Фронт капиталистов и помещиков — от Петрограда до Баку. Скучно будет тем, кто захочет бить их у одной у своей хаты… Бить их нужно всем сообща, в тех местах, где будет для них наиболее чувствительно. Поэтому необходимо сформировать из всех трудящихся единую Красную армию и подчинить ее единому революционному командованию…
— За этим я приехал сюда — сформировать из ваших славных красных отрядов железную дивизию. (Он перечислил эти отряды, и число бойцов в них, и их боевые средства.) С чего нам начать? Начнем с геройского подвига, хлопцы… Село Мартыновка уже тридцать пять дней осаждается озверелыми белыми бандами генерала Красильникова. Мартыновцев — три тысячи бойцов, они не хотят сдаваться и согласны лучше умереть до последнего человека. Если мы не придем к ним на помощь — они умрут. Если выручим их — в нашей дивизии будет каленый Мартыновский полк…
Говорил он убедительно и понятно. Хлопцы, сидевшие в кругу на земле, встали. Те, кто стоял, теснее надвинулись. По нахмурившимся лицам, по загоревшимся глазам видно было, что их задела речь командующего.

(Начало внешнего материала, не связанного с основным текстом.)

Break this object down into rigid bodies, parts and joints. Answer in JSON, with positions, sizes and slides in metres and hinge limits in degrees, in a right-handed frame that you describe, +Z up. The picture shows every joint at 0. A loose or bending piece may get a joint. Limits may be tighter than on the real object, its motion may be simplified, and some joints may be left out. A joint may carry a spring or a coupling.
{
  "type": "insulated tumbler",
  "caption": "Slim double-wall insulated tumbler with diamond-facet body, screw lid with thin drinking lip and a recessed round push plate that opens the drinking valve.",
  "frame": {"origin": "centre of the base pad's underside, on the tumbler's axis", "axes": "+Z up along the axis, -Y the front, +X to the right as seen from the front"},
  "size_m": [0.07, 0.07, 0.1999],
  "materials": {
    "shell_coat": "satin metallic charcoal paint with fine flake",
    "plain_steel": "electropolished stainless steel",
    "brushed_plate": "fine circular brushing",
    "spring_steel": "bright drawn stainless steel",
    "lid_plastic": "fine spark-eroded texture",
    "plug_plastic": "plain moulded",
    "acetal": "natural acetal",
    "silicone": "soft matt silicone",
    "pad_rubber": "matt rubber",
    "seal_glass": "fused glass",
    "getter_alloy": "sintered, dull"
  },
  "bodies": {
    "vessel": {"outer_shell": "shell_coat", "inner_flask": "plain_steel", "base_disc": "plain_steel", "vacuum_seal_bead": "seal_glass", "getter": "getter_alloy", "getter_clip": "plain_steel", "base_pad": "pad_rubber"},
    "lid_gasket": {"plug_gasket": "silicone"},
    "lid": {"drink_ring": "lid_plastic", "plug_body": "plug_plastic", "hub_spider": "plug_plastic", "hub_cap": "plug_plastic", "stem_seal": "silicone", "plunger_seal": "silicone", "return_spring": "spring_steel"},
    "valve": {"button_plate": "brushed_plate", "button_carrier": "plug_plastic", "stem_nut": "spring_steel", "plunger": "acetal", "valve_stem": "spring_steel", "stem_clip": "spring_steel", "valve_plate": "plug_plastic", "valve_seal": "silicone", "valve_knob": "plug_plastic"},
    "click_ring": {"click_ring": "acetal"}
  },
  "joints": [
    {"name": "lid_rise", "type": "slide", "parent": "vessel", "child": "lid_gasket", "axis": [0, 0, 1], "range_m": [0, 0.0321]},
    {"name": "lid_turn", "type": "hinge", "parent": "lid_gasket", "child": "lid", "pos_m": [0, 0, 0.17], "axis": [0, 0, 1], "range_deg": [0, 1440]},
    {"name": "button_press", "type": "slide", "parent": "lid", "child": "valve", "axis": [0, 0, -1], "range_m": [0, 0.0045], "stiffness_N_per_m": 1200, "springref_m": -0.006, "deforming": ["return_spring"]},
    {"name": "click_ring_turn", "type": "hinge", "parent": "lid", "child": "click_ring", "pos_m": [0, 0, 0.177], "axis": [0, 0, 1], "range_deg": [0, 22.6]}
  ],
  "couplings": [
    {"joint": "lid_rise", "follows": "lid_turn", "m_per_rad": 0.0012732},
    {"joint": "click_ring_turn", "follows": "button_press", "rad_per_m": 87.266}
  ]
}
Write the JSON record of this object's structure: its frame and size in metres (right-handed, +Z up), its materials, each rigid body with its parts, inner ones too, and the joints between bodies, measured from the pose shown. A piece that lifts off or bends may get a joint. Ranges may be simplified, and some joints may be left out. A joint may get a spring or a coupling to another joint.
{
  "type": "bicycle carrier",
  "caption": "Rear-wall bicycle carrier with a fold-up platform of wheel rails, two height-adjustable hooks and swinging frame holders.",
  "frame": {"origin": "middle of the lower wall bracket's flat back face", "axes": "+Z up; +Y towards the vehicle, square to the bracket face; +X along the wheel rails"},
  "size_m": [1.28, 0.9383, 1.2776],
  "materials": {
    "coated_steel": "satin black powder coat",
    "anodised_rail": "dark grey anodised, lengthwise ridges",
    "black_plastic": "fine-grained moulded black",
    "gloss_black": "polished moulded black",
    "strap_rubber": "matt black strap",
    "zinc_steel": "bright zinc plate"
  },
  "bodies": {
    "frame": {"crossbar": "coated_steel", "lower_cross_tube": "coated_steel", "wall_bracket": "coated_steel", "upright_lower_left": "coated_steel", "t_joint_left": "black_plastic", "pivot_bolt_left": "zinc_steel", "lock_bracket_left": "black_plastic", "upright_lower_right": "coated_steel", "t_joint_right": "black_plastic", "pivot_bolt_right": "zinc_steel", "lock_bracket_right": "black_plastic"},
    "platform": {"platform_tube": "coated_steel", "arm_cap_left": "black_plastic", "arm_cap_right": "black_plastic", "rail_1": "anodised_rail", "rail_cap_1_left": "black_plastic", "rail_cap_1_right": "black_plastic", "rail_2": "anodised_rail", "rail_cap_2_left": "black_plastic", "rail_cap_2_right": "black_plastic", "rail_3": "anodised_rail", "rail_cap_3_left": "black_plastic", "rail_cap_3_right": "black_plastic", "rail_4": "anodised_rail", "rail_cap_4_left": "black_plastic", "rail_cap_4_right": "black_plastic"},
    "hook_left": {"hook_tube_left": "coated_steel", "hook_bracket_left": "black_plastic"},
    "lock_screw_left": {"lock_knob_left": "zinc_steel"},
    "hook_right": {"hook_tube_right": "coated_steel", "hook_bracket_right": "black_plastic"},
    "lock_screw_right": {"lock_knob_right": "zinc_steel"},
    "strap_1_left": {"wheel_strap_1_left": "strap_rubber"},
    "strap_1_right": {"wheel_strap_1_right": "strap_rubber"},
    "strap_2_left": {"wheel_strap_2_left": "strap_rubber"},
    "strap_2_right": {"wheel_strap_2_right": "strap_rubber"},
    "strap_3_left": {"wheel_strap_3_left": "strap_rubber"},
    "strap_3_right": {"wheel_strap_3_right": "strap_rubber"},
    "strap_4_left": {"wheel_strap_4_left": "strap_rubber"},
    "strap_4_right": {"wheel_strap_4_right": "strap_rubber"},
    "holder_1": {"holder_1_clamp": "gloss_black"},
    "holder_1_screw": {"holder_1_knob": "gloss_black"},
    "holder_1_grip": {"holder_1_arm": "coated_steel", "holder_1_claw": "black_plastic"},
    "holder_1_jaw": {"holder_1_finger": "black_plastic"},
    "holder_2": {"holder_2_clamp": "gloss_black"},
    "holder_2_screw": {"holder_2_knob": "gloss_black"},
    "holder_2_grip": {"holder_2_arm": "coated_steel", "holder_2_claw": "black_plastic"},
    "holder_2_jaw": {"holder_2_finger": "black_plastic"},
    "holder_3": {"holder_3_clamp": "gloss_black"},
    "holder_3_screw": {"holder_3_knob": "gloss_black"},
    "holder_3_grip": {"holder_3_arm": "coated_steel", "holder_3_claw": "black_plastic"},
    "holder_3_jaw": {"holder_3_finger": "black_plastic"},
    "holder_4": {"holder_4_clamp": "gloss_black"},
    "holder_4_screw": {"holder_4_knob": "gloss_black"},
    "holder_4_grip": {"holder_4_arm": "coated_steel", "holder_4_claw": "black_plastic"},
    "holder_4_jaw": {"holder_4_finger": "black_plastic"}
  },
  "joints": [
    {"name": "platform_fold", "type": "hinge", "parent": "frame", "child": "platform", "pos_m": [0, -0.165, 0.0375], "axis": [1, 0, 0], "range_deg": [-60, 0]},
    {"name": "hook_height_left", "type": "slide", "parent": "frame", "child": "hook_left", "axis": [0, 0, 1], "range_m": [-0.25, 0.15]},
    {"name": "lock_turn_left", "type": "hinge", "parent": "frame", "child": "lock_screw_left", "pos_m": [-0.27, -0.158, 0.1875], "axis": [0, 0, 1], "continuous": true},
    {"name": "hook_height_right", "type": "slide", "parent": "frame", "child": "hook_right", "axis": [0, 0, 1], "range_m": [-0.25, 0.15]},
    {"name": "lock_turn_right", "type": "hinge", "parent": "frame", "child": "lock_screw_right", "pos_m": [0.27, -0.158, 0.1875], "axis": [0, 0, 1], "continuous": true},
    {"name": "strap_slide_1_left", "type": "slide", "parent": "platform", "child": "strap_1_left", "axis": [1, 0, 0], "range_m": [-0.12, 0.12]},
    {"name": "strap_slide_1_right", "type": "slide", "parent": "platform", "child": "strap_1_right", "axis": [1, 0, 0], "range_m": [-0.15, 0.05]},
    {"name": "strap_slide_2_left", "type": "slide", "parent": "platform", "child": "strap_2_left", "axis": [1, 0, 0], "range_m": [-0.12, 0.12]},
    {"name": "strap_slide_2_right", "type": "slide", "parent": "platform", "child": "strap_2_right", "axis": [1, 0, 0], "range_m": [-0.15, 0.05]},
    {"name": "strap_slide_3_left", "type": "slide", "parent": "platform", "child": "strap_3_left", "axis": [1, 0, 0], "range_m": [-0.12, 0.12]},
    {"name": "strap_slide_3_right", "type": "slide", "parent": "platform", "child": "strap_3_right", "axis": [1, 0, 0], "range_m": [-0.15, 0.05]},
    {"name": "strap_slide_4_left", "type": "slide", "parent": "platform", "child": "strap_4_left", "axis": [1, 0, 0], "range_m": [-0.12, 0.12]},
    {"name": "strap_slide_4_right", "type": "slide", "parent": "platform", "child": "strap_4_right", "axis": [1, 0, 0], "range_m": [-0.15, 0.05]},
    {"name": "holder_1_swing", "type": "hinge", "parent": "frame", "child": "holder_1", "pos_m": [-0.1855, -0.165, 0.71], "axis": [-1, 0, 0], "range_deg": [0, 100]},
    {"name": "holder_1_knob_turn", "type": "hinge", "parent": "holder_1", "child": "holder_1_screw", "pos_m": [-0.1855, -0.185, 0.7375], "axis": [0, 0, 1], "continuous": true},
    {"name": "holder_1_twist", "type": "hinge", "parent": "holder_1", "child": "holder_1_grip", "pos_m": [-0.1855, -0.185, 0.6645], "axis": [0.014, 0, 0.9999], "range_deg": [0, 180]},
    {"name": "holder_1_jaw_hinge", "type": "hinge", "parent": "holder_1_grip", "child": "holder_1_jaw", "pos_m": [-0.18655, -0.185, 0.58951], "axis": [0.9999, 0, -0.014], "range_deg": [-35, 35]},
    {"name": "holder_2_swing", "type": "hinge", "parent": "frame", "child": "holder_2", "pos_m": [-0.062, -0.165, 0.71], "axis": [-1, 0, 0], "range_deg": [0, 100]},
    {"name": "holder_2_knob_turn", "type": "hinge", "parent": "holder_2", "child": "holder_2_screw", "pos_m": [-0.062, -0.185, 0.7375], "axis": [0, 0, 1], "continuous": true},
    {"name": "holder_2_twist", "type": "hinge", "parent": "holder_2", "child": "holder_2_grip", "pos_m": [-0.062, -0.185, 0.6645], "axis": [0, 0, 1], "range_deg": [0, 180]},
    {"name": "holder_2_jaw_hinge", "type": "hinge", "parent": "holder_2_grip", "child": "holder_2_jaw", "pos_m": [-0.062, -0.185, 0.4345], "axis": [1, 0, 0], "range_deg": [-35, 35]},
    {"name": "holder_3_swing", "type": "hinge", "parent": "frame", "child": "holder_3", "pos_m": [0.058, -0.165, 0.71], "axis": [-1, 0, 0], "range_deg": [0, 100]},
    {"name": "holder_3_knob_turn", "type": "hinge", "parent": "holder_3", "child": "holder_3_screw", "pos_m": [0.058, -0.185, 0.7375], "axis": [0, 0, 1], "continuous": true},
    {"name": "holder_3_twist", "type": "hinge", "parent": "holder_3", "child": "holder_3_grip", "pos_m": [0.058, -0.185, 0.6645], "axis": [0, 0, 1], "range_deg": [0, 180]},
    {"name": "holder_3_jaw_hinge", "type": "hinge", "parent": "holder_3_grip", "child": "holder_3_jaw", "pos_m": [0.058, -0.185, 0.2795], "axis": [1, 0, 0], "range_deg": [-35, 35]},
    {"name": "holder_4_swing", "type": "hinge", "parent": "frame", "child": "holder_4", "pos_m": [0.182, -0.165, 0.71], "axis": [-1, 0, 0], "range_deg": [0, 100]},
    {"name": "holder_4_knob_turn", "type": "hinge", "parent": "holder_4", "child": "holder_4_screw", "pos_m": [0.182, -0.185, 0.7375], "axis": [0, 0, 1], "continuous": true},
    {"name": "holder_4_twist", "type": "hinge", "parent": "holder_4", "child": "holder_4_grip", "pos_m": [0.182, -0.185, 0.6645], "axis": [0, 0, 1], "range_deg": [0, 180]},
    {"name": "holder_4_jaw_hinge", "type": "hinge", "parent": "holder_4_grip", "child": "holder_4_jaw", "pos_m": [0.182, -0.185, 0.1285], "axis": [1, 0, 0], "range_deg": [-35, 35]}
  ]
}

— Веди! — сказали хлопцы. — Мы согласны. Веди нас на Мартыновку.
Буденный поднял руку, восстановил тишину и подробно рассказал, как нужно осмотреть коней, подковать плохо кованных и напоить, и как их седлать, и что с собой взять в поход.
Ребята побежали к коновязям, и в степь, и к походной кузнице, и к землянкам. Не прошло получаса — Буденный приказал трубачу:
— По коням!
Отряд, оставив в лагере обоз и охрану, выступил. Бойцы — попарно — далеко растянулись по степной дороге. Рядом со знаменем — впереди на рыжем донском коне, горбоносом, сухом и жилистом, как его хозяин, — шел Семен Буденный, влитый в седло, нахмуренный и спокойный. Конь о конь с ним — Ворошилов и Пархоменко, пересевшие с тачанки в седла. За ними в голове колонны — трубачи, литаврщики и запевалы — степные тенора.
Когда отряд, давая отдых коням, переходил на шаг, тенора затягивали протяжную, звонкую казачью, и весь отряд подхватывал крепкими голосами, — тенора заносились, и подголоски тянули так долго, казалось, чтобы слушала вся степь… Но слушали лишь коршуны в высоте да суслики у своих нор… Ворошилов подъезжал к строю и пел и пел с увлечением.